┏━━

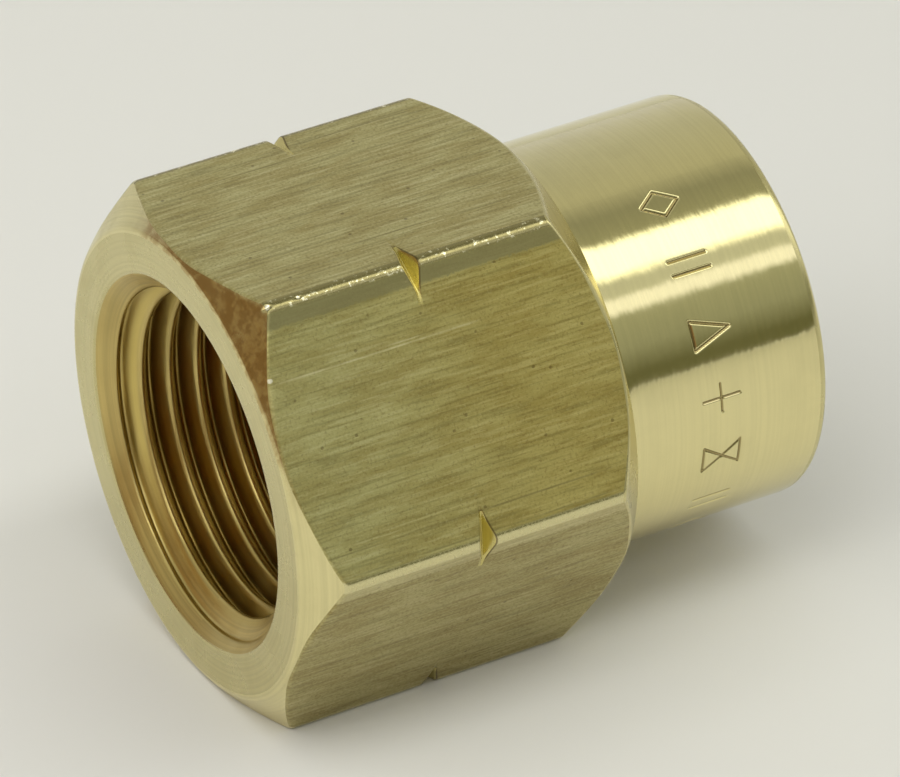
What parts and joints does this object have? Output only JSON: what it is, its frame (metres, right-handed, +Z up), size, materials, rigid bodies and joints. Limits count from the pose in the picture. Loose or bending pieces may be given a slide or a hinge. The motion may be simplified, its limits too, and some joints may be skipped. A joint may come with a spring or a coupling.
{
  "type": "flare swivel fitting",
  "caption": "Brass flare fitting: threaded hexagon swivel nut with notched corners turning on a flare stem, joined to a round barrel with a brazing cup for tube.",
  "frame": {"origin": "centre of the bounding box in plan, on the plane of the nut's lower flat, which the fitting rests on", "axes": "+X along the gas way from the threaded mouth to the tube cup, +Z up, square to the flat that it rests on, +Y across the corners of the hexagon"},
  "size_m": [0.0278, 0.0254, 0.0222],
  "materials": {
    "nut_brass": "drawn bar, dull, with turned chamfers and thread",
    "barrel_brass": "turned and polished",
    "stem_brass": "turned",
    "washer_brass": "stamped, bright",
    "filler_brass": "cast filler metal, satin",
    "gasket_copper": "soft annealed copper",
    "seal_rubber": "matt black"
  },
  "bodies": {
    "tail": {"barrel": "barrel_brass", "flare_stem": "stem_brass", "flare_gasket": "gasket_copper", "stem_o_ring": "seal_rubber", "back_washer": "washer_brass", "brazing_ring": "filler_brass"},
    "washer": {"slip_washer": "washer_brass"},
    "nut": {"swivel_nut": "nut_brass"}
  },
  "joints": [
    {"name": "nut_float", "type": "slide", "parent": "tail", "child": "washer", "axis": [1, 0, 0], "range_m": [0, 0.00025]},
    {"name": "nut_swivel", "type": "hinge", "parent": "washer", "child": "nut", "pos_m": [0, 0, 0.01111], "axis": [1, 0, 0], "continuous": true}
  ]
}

┗━━

Your task is to repeat the data exactly; please include every line.

## The output:
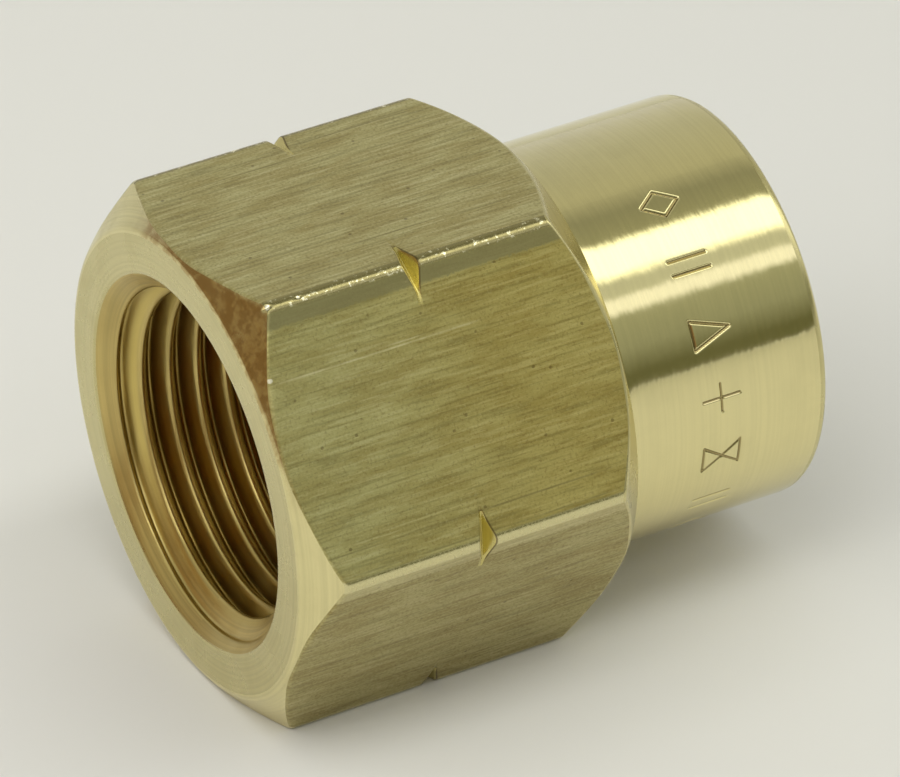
What parts and joints does this object have? Output only JSON: what it is, its frame (metres, right-handed, +Z up), size, materials, rigid bodies and joints. Limits count from the pose in the picture. Loose or bending pieces may be given a slide or a hinge. The motion may be simplified, its limits too, and some joints may be skipped. A joint may come with a spring or a coupling.
{
  "type": "flare swivel fitting",
  "caption": "Brass flare fitting: threaded hexagon swivel nut with notched corners turning on a flare stem, joined to a round barrel with a brazing cup for tube.",
  "frame": {"origin": "centre of the bounding box in plan, on the plane of the nut's lower flat, which the fitting rests on", "axes": "+X along the gas way from the threaded mouth to the tube cup, +Z up, square to the flat that it rests on, +Y across the corners of the hexagon"},
  "size_m": [0.0278, 0.0254, 0.0222],
  "materials": {
    "nut_brass": "drawn bar, dull, with turned chamfers and thread",
    "barrel_brass": "turned and polished",
    "stem_brass": "turned",
    "washer_brass": "stamped, bright",
    "filler_brass": "cast filler metal, satin",
    "gasket_copper": "soft annealed copper",
    "seal_rubber": "matt black"
  },
  "bodies": {
    "tail": {"barrel": "barrel_brass", "flare_stem": "stem_brass", "flare_gasket": "gasket_copper", "stem_o_ring": "seal_rubber", "back_washer": "washer_brass", "brazing_ring": "filler_brass"},
    "washer": {"slip_washer": "washer_brass"},
    "nut": {"swivel_nut": "nut_brass"}
  },
  "joints": [
    {"name": "nut_float", "type": "slide", "parent": "tail", "child": "washer", "axis": [1, 0, 0], "range_m": [0, 0.00025]},
    {"name": "nut_swivel", "type": "hinge", "parent": "washer", "child": "nut", "pos_m": [0, 0, 0.01111], "axis": [1, 0, 0], "continuous": true}
  ]
}